Because the civil rights and suffrage movements were ongoing in the same time period, Black women felt pressured to choose a side to fight for. Our contributions are already so narrowly taught but by viewing our history through a single lens, we are erasing the experience even further. Particularly in the Black community, this stems from an all too common belief that Black women must put gender aside to focus on racial equality. This is a coded way of elevating Black men without regarding the distinct oppression of Black women. Today, Black women don’t have to choose a side. Amazing sisters like Sha Battle come in every profession, shade, and class. Thus, we need to have a month that gives a proper shout out to their continued accomplishments and success. By just discussing Black Women’s History Month’s feasibility, we can help it gain recognition and learn about other Black women of the diaspora not mentioned in this piece.
So, back to International Black Women’s History Month — how would that even happen?

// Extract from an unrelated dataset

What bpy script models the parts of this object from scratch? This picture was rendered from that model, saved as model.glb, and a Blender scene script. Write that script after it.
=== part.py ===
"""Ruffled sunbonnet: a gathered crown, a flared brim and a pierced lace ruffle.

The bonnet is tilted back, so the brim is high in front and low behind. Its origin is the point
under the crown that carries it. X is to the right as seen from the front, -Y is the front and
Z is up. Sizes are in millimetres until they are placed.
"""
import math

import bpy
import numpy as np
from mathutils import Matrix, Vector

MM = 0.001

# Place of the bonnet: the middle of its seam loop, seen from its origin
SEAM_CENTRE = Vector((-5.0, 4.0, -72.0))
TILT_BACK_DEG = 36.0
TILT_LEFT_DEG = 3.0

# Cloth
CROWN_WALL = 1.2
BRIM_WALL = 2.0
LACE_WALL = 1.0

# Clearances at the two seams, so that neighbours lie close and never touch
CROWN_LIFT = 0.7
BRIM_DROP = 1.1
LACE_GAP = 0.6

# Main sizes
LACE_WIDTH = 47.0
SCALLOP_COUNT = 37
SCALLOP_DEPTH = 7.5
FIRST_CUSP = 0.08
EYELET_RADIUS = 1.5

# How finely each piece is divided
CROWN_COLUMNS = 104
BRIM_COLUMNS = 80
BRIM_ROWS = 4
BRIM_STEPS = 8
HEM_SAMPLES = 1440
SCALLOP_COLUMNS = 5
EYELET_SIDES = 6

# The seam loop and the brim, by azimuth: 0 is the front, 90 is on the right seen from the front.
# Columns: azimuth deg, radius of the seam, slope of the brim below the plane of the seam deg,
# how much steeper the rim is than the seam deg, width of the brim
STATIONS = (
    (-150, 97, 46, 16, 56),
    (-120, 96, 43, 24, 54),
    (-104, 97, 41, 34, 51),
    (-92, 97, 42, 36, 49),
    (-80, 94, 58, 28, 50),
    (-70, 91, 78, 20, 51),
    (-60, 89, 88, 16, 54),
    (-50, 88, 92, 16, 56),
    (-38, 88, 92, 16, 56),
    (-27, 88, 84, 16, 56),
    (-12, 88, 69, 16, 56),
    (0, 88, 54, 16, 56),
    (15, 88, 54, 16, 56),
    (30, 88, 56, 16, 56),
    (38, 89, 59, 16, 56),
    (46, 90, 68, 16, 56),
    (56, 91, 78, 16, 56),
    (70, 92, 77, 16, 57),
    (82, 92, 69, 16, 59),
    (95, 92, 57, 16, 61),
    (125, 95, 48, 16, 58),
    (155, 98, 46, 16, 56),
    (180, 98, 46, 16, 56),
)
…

It’s honestly hard to say. If we live in a society where Black women can’t even be praised on Instagram without white women feeling left out, how plausible is having an entire month dedicated to them? At the end of the day, we are reminded that being Black and being a woman means being part of both and yet neither communities at the same time. In this case, it’s almost ironically fitting that there is no national recognition of Black women’s contributions because International Black Women’s History Month already embodies the Black woman’s experience; her myriad of unrecognized contributions create a debt that is never paid in full. (But maybe, #IBWHM is a start.) After all, if the Mississippi state governor can declare April as “Confederate Heritage Month,” wean make room for the Black women who have birthed this nation with a bridge on their back.